Inconsistent and overly complex security UIs: a vast majority of browsers employ highly inconsistent UI elements and security messaging, including several

styles of modal prompts, interstitials, icons, color codes, and messages that pop up either on the bottom or on the top of the document window. Usability studies consistently show that at least some of these features are easily mis-identified, misunderstood, or trivial to spoof (this is particularly the case for interstitials and notification bars that are not anchored in browser UI). Although a gradual improvement may be observed in certain aspects, further coordinated work in this area

seems to be necessary; timing attack issues are a particularly interesting problem to deal with.

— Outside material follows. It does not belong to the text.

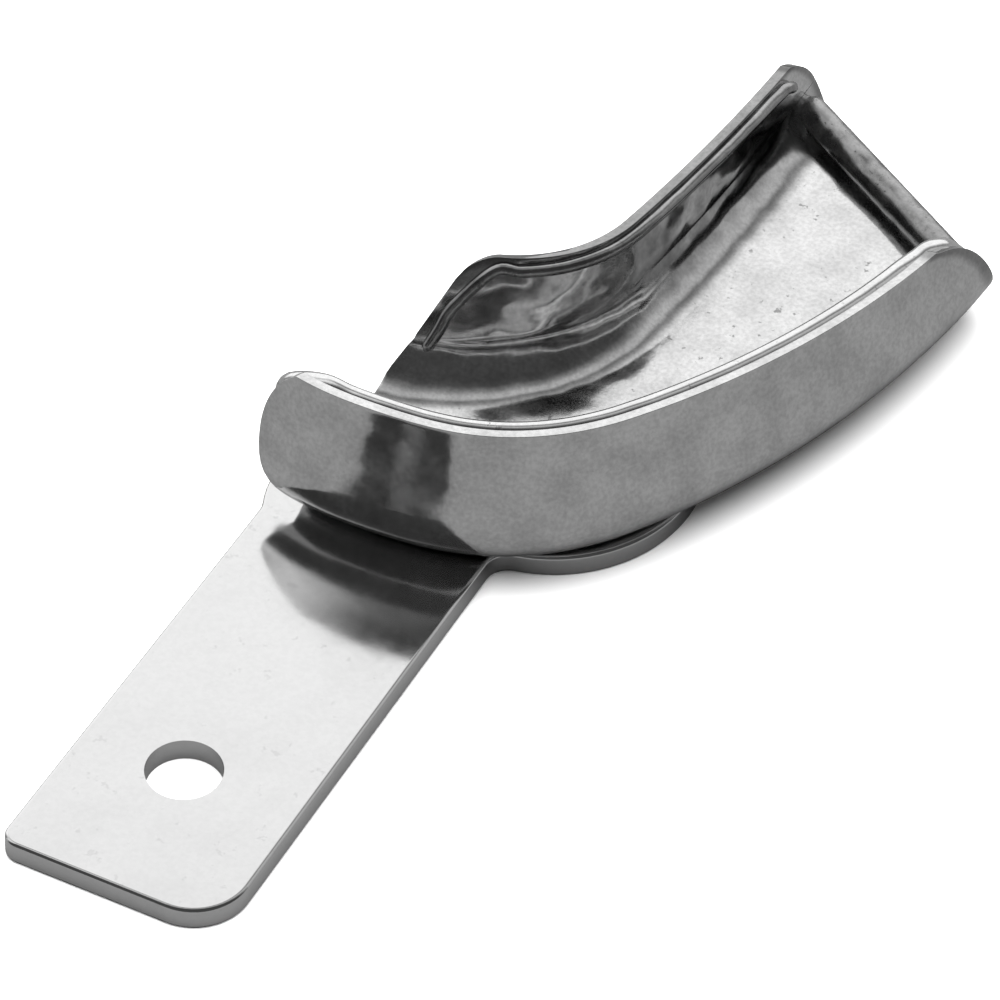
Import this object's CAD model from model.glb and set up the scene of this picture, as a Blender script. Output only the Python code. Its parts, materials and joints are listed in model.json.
import bpy
import json
from math import sin, cos, tan, asin, atan2, pi, radians, sqrt, hypot, exp
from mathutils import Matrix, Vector

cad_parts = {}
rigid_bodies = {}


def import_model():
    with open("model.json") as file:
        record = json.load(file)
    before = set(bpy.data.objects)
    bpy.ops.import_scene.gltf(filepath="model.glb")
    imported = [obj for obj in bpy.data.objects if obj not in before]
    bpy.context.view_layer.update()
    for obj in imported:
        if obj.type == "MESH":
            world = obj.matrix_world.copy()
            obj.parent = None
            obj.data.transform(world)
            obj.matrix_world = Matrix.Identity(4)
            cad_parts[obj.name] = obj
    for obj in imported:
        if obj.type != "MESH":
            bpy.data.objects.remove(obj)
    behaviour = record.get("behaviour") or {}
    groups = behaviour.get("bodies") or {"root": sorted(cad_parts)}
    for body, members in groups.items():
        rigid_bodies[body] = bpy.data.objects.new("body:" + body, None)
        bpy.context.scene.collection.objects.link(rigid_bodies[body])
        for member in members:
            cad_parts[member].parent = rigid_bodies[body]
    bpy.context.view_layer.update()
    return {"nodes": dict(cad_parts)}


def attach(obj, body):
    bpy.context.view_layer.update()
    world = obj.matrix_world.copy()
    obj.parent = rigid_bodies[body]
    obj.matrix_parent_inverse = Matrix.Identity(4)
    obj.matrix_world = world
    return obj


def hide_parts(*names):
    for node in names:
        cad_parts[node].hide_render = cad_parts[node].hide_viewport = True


bpy.ops.object.select_all(action="SELECT")
bpy.ops.object.delete()
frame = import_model()
bpy.ops.object.select_all(action="DESELECT")
nodes = frame["nodes"]
mm = 0.001
print("frame loaded:", len(nodes), "nodes")

# high in front of the handle, a little toward +X
cameraSet = {
    "azimuth": 28.0,
    "elevation": 46.0,
    "distance": 0.9,
    "lens": 388.8,
    "sensor": 36.0,
    "clip": (0.01, 20.0),
    "aim": Vector((11.06 * mm, 34.43 * mm, 8.0 * mm)),
}


def viewDirection(azimuth, elevation):
    a = radians(azimuth)
    e = radians(elevation)
    return Vector((sin(a) * cos(e), -cos(a) * cos(e), sin(e)))


def addCamera(s):
    back = viewDirection(s["azimuth"], s["elevation"])
    place = s["aim"] + back * s["distance"]
    turn = back.to_track_quat("Z", "Y").to_euler()
    bpy.ops.object.camera_add(location=place, rotation=turn)
    camera = bpy.context.object
    camera.name = "viewCamera"
    camera.data.lens = s["lens"]
    camera.data.sensor_width = s["sensor"]
    camera.data.clip_start, camera.data.clip_end = s["clip"]
    bpy.context.scene.camera = camera


addCamera(cameraSet)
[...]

Ad hoc plugin security models: every plugin enforces its own variant of the same-origin policy and HTTP stack security checks, often with subtle variations from the browser implementation, and with a relatively poor track record. There is no compelling reason why these checks should not be managed centrally in browser code, other than the absence of well-documented APIs. This situation leads to frequent plugin security model issues, and make web application development more

challenging than needs to be.

Inconsistent and haphazard data storage practices: browsers use a mix of random storage methods to keep temporary files, downloads, configuration data, and sensitive records such as passwords, browsing history, saved cookies, or cache entries. These methods include system registry, database container files, drop-off directories, text-based configs (CSV, INI, tab-delimited, XML), and proprietary binary files. The data may be stored in user home directories, system-wide temporary directories, or global program installation folders. Controlling the permissions on all these resources and manipulating them securely is relatively

difficult, contributing to many problems, particularly in multi-user systems, or when multiple browsers are used by the same user.

General susceptibility to denial-of-service attacks: as discussed in the section on JavaScript execution restrictions, browsers are generally vulnerable to resource exhaustion or UI blocking attacks that may crash or render the browser - or even the underlying operating system - unresponsive or difficult to interact with. In some cases, this may be even abused to extort certain UI actions from less experienced users. Even with JavaScript out of the picture, tasks such as

parsing XML or HTML documents, or rendering certain types of images or videos, are often sufficiently computationally expensive to facilitate such attacks.

Incompatibility with untrusted networks: browsers will persistently cache resources retrieved over untrusted networks, such as public wifi - and will grant such

content full access to previously cached pages or credentials. This problem makes it virtually impossible to use public wireless hotspots safely.